GOAL — Print each of the entries exactly, leaving nothing out.

INPUT FOR THIS TASK —
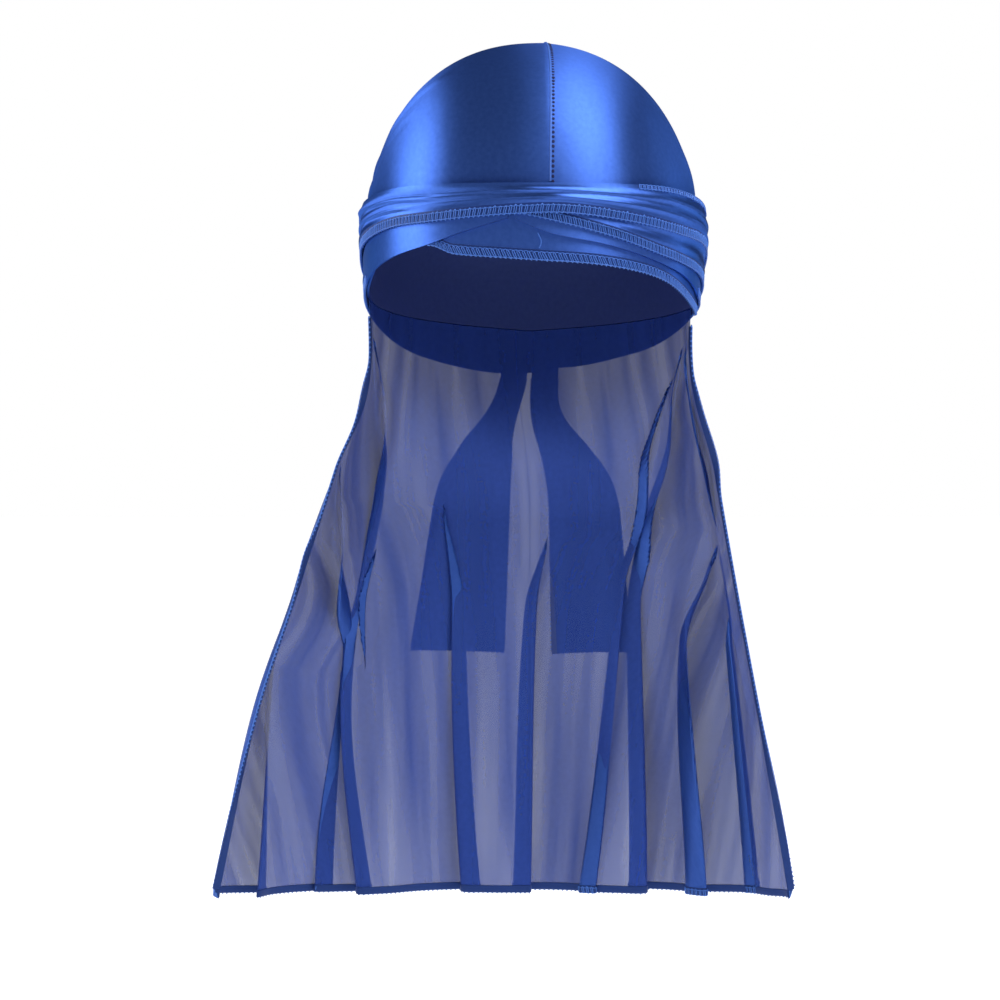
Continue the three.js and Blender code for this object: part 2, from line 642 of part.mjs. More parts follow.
// Tight lump of the knot, grooved where one strap passes round the other.
function knot() {
  const geometry = new THREE.SphereGeometry(0.5, KNOT_SEGMENTS, KNOT_RINGS);
  geometry.scale(KNOT_WIDTH, KNOT_DEPTH, KNOT_HEIGHT);
  const positions = geometry.attributes.position;
  const corner = new THREE.Vector3();
  for (let index = 0; index < positions.count; index += 1) {
    corner.fromBufferAttribute(positions, index);
    const round = Math.atan2(corner.z / KNOT_HEIGHT, corner.x / KNOT_WIDTH);
    const outer = clamp01(corner.y / KNOT_DEPTH + 0.5);
    const groove = KNOT_GROOVE * (1 - Math.cos(2 * round)) * outer;
    corner.multiplyScalar(1 - groove);
    positions.setXYZ(index, corner.x, corner.y, corner.z);
  }
  geometry.translate(knotMiddle.x, knotMiddle.y, knotMiddle.z);
  return geometry;
}

// Rise of the highest of the tail's folds between two places.
function highestFold(from, to, share) {
  let highest = 0;
  for (let sample = 0; sample <= FOLD_SAMPLES; sample += 1) {
    highest = Math.max(highest, tailFold(mix(from, to, sample / FOLD_SAMPLES), share));
  }
  return highest;
}

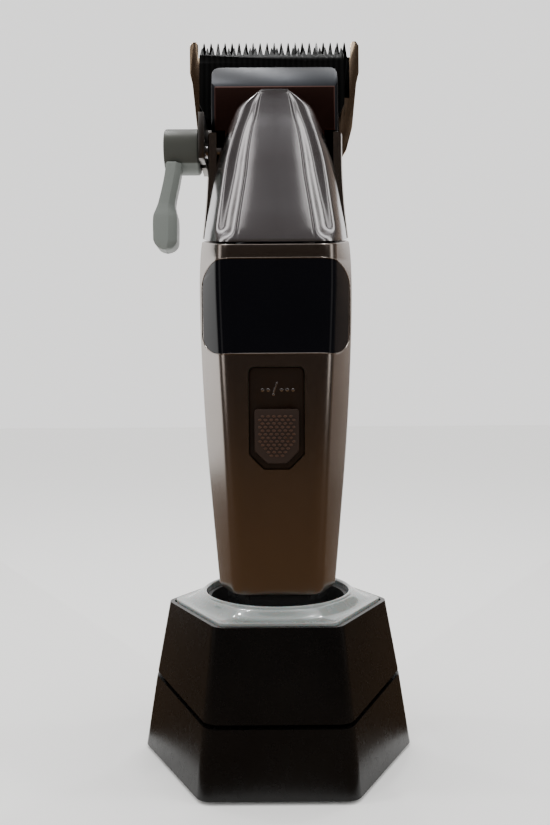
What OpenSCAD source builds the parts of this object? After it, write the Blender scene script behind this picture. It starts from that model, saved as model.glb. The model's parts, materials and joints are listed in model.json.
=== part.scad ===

WRITTEN RESPONSE —
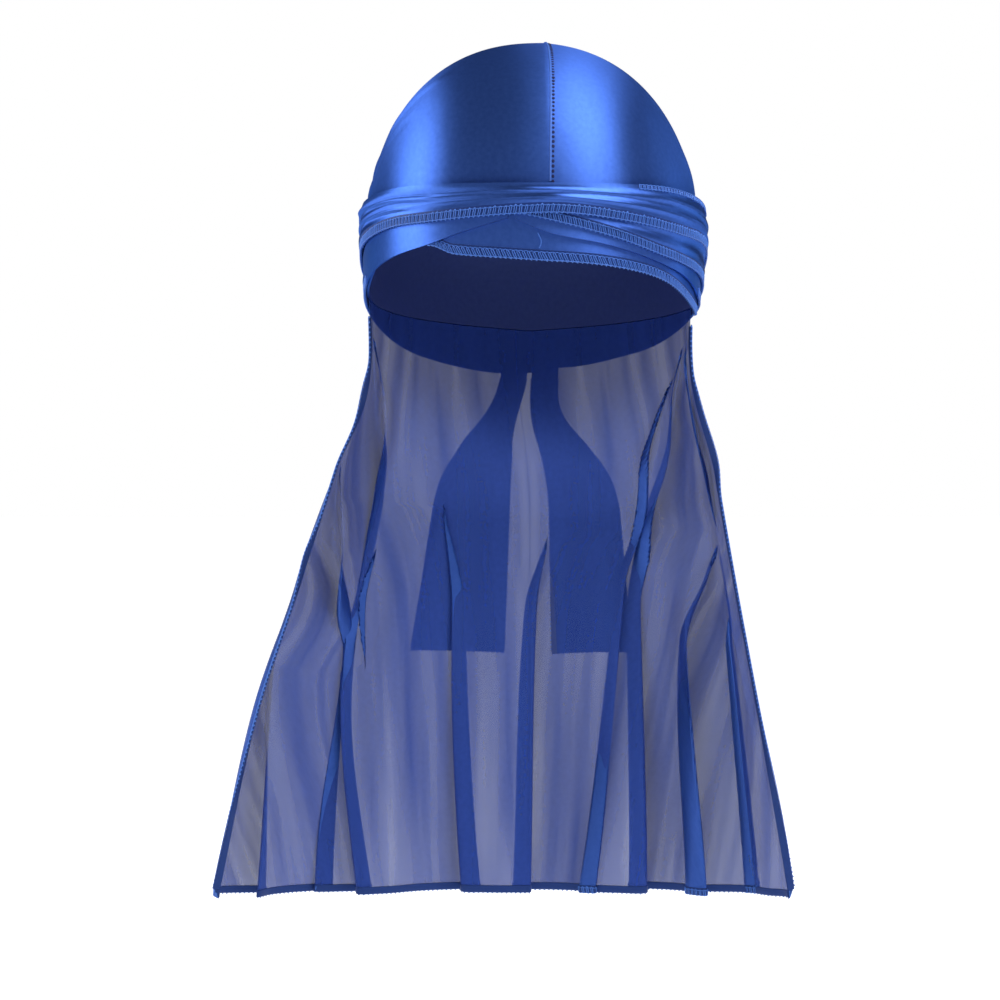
Continue the three.js and Blender code for this object: part 2, from line 642 of part.mjs. More parts follow.
// Tight lump of the knot, grooved where one strap passes round the other.
function knot() {
  const geometry = new THREE.SphereGeometry(0.5, KNOT_SEGMENTS, KNOT_RINGS);
  geometry.scale(KNOT_WIDTH, KNOT_DEPTH, KNOT_HEIGHT);
  const positions = geometry.attributes.position;
  const corner = new THREE.Vector3();
  for (let index = 0; index < positions.count; index += 1) {
    corner.fromBufferAttribute(positions, index);
    const round = Math.atan2(corner.z / KNOT_HEIGHT, corner.x / KNOT_WIDTH);
    const outer = clamp01(corner.y / KNOT_DEPTH + 0.5);
    const groove = KNOT_GROOVE * (1 - Math.cos(2 * round)) * outer;
    corner.multiplyScalar(1 - groove);
    positions.setXYZ(index, corner.x, corner.y, corner.z);
  }
  geometry.translate(knotMiddle.x, knotMiddle.y, knotMiddle.z);
  return geometry;
}

// Rise of the highest of the tail's folds between two places.
function highestFold(from, to, share) {
  let highest = 0;
  for (let sample = 0; sample <= FOLD_SAMPLES; sample += 1) {
    highest = Math.max(highest, tailFold(mix(from, to, sample / FOLD_SAMPLES), share));
  }
  return highest;
}

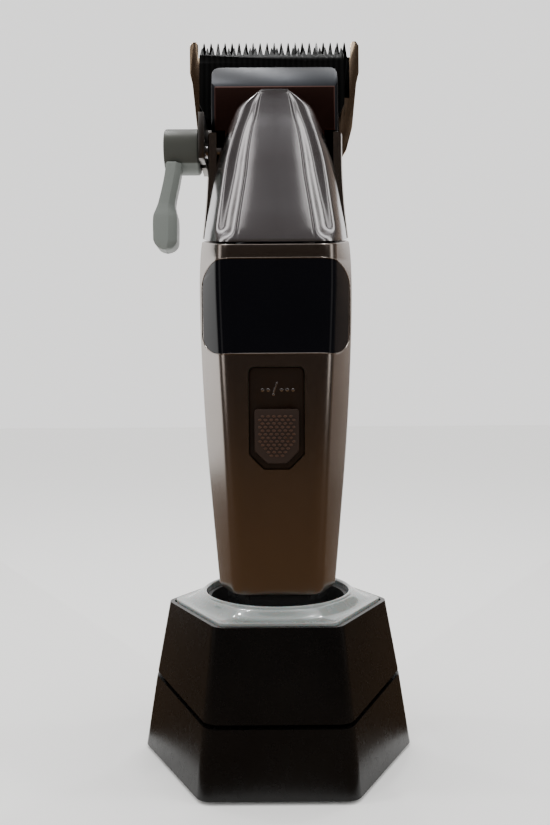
What OpenSCAD source builds the parts of this object? After it, write the Blender scene script behind this picture. It starts from that model, saved as model.glb. The model's parts, materials and joints are listed in model.json.
=== part.scad ===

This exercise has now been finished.